Le musée du “Death Railway” raconte tout cela. Il est vraiment fascinant avec de nombreuses explications, des vidéos montrant les témoignages des rescapés, des objets ayant appartenu a certains prisonniers…
Juste après la capitulation du Japon, une expédition comprenant des prisonniers de guerre ayant travaillé sur la ligne de chemin de fer, a été lancée afin de retrouver tous les corps le long de la voie et de les regrouper dans des cimetières qui pourront être entretenus et ou les proches pourront venir se recueillir. Les japonnais ne voulaient pas déranger les morts et les prisonniers avaient le droit d’enterrer leurs morts dans des tombes et de petits cimetières. Ils pouvaient parfois même y cacher des journaux ou des objets racontant ce qui se passait. Il y a ainsi 2 cimetières de guerre a Kanchanaburi, le plus grand contient 6982 tombes de prisonniers de guerre et le plus petit 1750. Des inscriptions des proches sont gravées sur les plaques. Beaucoup regrettent d’avoir perdu des gens qu’ils aimaient sans avoir pu leur dire au revoir, surtout quand on sait l’horreur dans laquelle ils ont vécu pendant parfois des années. Certains corps n’ont pas pu être identifies. La plupart n’avait pas 30 ans.
Enfin, il y a le fameux pont sur la rivière Kwaï. Il n’a rien d’extraordinaire mais c’est assez effrayant de le traverser a pied. On voit la rivière en dessous et rien ne nous empêche de basculer a la moindre rafale de vent. L’endroit n’a pas grand chose a voir avec le film de 1957, mondialement connu, qui d’ailleurs a été tourné au Sri Lanka! Ce n’est pas la partie qui fut la plus difficile a construire ni celle ou il y a eu le plus de morts mais le pont représente a présent un mémorial de guerre. Il fut endommagé en 1944 et 1945 par les bombardements alliés puis réparé après la guerre et est toujours utilisé aujourd’hui. Ce qui est amusant, c’est que la rivière ne s’est jamais appelée Kwaï mais Mae Khlong. Ce sont les prisonniers de guerre qui ont fait l’amalgame entre un endroit ou l’on gardait les buffles (kwaï en thaï) et le nom de la rivière. Elle fut renommée après le succès du film et les milliers de touristes qui venaient voir un pont sur une rivière Kwaï qui n’existait pas.

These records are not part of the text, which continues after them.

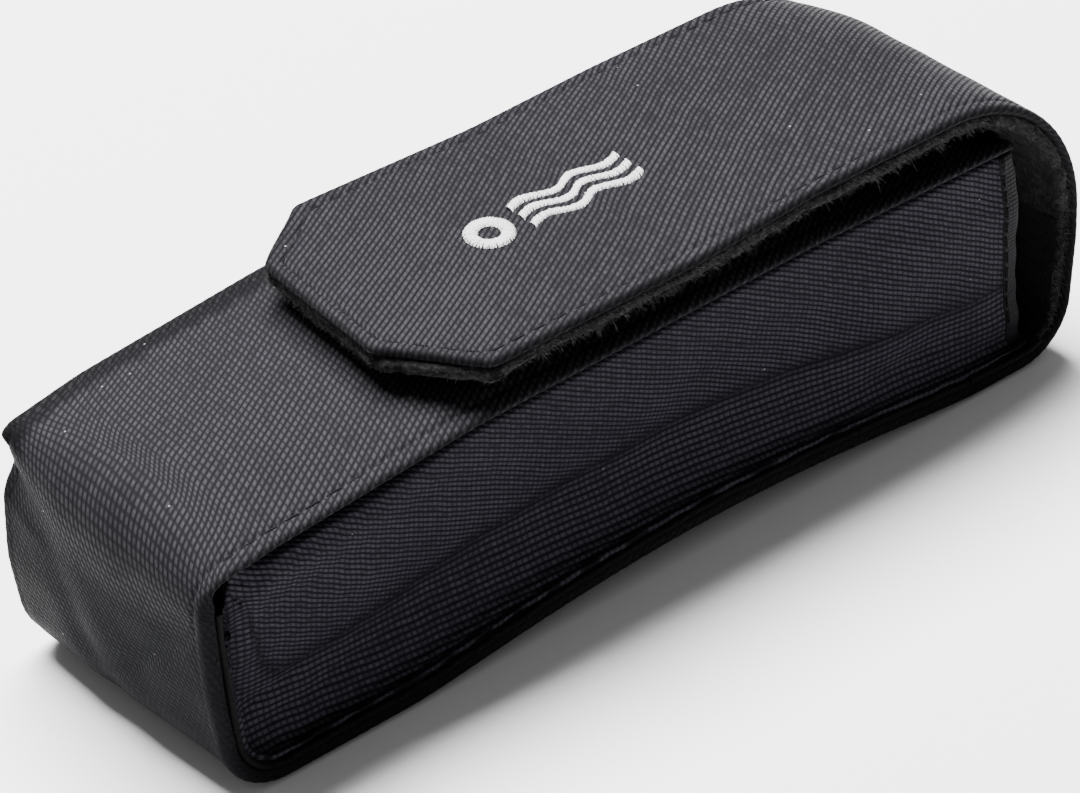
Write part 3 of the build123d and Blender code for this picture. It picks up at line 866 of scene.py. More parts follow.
def ribbed(name, dark, light, pitch=0.5, chevron=0.0, rough=0.6, depth=0.00014):
    """Woven tape: ribs across it, or slanted one way and then the other in broad bands."""
    m = Shader(name)
    u, v = m.uv()
    if chevron:
        fold = m.math("PINGPONG", v, chevron * MM)
        u = m.plus(u, fold)
    wobble = m.times(m.less(m.noise(m.place(), 400, 2.0), 0.5), 0.00012)
    rib = m.math("SINE", m.times(m.plus(u, wobble), 2 * math.pi / (pitch * MM)))
    rib = m.plus(m.times(rib, 0.5), 0.5)
    cross = m.math("SINE", m.times(v, 2 * math.pi / (pitch * 0.62 * MM)))
    body = m.times(m.math("POWER", rib, 0.7), m.plus(0.75, m.times(cross, 0.25)))
    hair = m.noise(m.place(), 4200, 3.0, 0.7)
    share = m.times(body, m.scaled(hair, 0.3, 0.7, 0.55, 1.15), clamp=True)
    colour = m.mix(share, dark, light)
    return m.finish(colour, rough, m.bump(m.plus(body, m.times(hair, 0.25)), depth), Specular_IOR_Level=0.06)


def hooked(name, dark, light):
    """Hook tape: rows of small stiff hooks on a woven ground."""
    m = Shader(name)
    u, v = m.uv()
    row = m.math("FLOOR", m.math("DIVIDE", v, 1.3 * MM))
    shift = m.times(m.math("MODULO", row, 2.0), 0.75 * MM)
    a = m.math("SINE", m.times(m.plus(u, shift), math.pi / (0.75 * MM)))
    b = m.math("SINE", m.times(v, math.pi / (1.3 * MM)))
    knob = m.math("POWER", m.times(m.times(a, a), m.times(b, b)), 1.4)
    hair = m.noise(m.place(), 3000, 2.0)
    colour = m.mix(m.times(knob, m.scaled(hair, 0.3, 0.7, 0.6, 1.1), clamp=True), dark, light)
    return m.finish(colour, 0.6, m.bump(m.plus(knob, m.times(hair, 0.1)), 0.0007), Specular_IOR_Level=0.12)


def foamed(name):
    """Open-cell foam."""
    m = Shader(name)
    where = m.place()
    cells = m.cells(where, 2200)[0]
    colour = m.mix(m.scaled(cells, 0.1, 0.6), (0.045, 0.045, 0.05), (0.12, 0.12, 0.125))
    return m.finish(colour, 0.9, m.bump(cells, 0.0003), Specular_IOR_Level=0.2)


outer_mat = woven(
    "nylon_cloth",
    (0.0098, 0.0095, 0.0110), (0.0176, 0.0171, 0.0197), (0.0345, 0.0335, 0.0378),
    turned=-1, beads=0.72,
)
flap_mat = woven(
    "nylon_cloth_on_the_flap",
    (0.0080, 0.0078, 0.0090), (0.0152, 0.0148, 0.0171), (0.0318, 0.0309, 0.0348),
    turned=-1, beads=0.42,
)
# The gusset is the same nylon as the outer cloth, given darker colours: partly painted shade on the pouch's
# sides, partly a darker cloth.
gusset_mat = woven(
    "nylon_gusset", (0.0056, 0.0053, 0.0071), (0.0138, 0.0130, 0.0176), (0.0290, 0.0277, 0.0352),
    turned=1, lint=0.25, beads=0.6, fine=1.08,
)
# One brushed lining in two copies, lit and shaded by colour: the flap's copy is lighter, painted light on its
# edge band in the flap's shadow; the body's copy is nearly black, painted shade inside the pouch.
flap_pile_mat = piled(
    "brushed_lining_of_the_flap", (0.003, 0.003, 0.003), (0.044, 0.0446, 0.0425), sheen=0.03
)
pile_mat = piled("brushed_lining", (0.0008, 0.0008, 0.0008), (0.009, 0.0092, 0.0087), sheen=0.02)
# The loose fibres are painted much lighter than their lining: painted light on fibres that lie in shade at
# the lining's cut edge.
fibre_mat = piled("lining_fibres", (0.05, 0.05, 0.05), (0.26, 0.262, 0.256), sheen=0.05)
gusset_lining_mat = ribbed("gusset_lining_cloth", (0.002, 0.002, 0.0024), (0.016, 0.016, 0.019), pitch=0.4)
thread_mat = twisted(
    "sewing_thread", (0.0016, 0.0015, 0.0020), (0.0120, 0.0116, 0.0142), shine=0.05, sheen=0.0
)
hem_mat = ribbed("gusset_hem", (0.0014, 0.0013, 0.0018), (0.0056, 0.0053, 0.0073), pitch=0.9, depth=0.0001)
tape_mat = ribbed("binding_tape_cloth", (0.0012, 0.0012, 0.0014), (0.0044, 0.0043, 0.0052), pitch=0.45)
web_mat = ribbed(
    "belt_webbing", (0.003, 0.003, 0.0035), (0.030, 0.029, 0.034), pitch=0.9, chevron=4.0, depth=0.0003
)
loop_mat = piled(
    "loop_pile", (0.002, 0.002, 0.0023), (0.020, 0.0195, 0.0225), scale=1500, depth=0.0007, sheen=0.05
)
hook_mat = hooked("hook_tape_plastic", (0.003, 0.003, 0.0035), (0.030, 0.030, 0.034))
foam_mat = foamed("padding_foam")
emblem_mat = twisted(
    "embroidery_thread", (0.52, 0.52, 0.53), (0.86, 0.86, 0.87), pitch=0.7, rough=0.42, sheen=0.3
)


def dressed(obj, material, slot_name, *nodes):
    """Gives a piece its material, and hides the CAD nodes it stands for."""
    obj.data.materials.append(material)
    if nodes:
        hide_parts(*nodes)
    return obj


def bends_low(obj):
    """Bakes the piece's transform into its mesh; the piece runs from the pouch round the riser's foot."""
    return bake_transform(obj)


def bends_high(obj):
    """Bakes the piece's transform into its mesh; the piece runs from the riser round the lid's fold."""
    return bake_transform(obj)


# Outer cloth -------------------------------------------------------------------------------------
body_cloth = outer_cloth("body_cloth", 0.0, S_BODY_END, seed=11)
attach(dressed(body_cloth, outer_mat, "outer_cloth", "body_outer"), "pouch")
riser_cloth = outer_cloth("riser_cloth", S_BODY_END, S_RISER_MIDDLE, seed=11)
bends_low(dressed(riser_cloth, flap_mat, "outer_cloth", "riser_outer"))
lid_cloth = outer_cloth("lid_cloth", S_RISER_MIDDLE, S_TIP, seed=11, with_tip=True)
bends_high(dressed(lid_cloth, flap_mat, "outer_cloth", "lid_outer"))


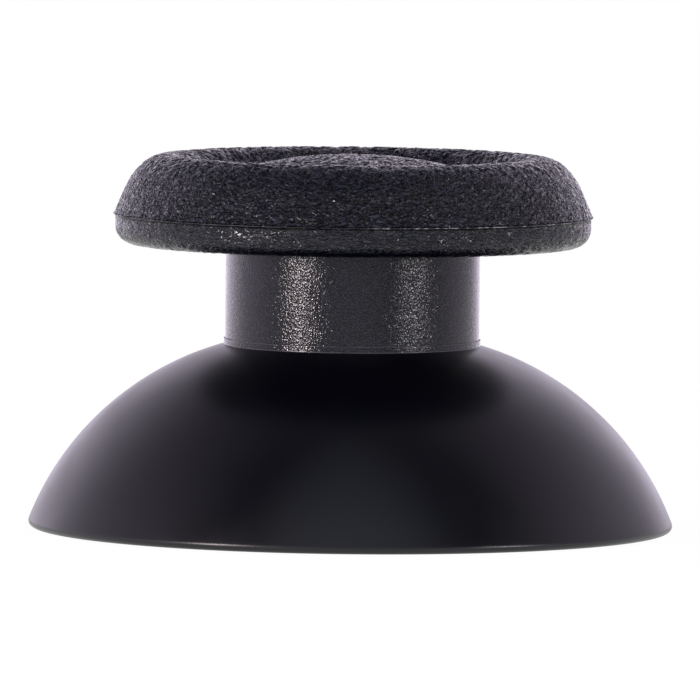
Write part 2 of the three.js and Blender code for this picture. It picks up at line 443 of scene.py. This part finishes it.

Nous sommes allés a Hellfire pass. Encore un très bon musée. Mais ce qui est incroyable c’est qu’ici, on peut aller voir l’endroit ou la montagne a été creusée afin que la pente de la voie ferrée soit régulière. Ces kilomètres furent les plus longs et les plus brutaux. Le nom vient du fait que le reflet du feu et les ombres projetées sur la roche lorsque les hommes travaillaient la nuit faisaient penser a l’Enfer.
Nous en sommes revenus en train, par la partie encore utilisée. Le paysage est magnifique et c’est vraiment difficile de réaliser les conditions dans lesquelles la ligne a été construite.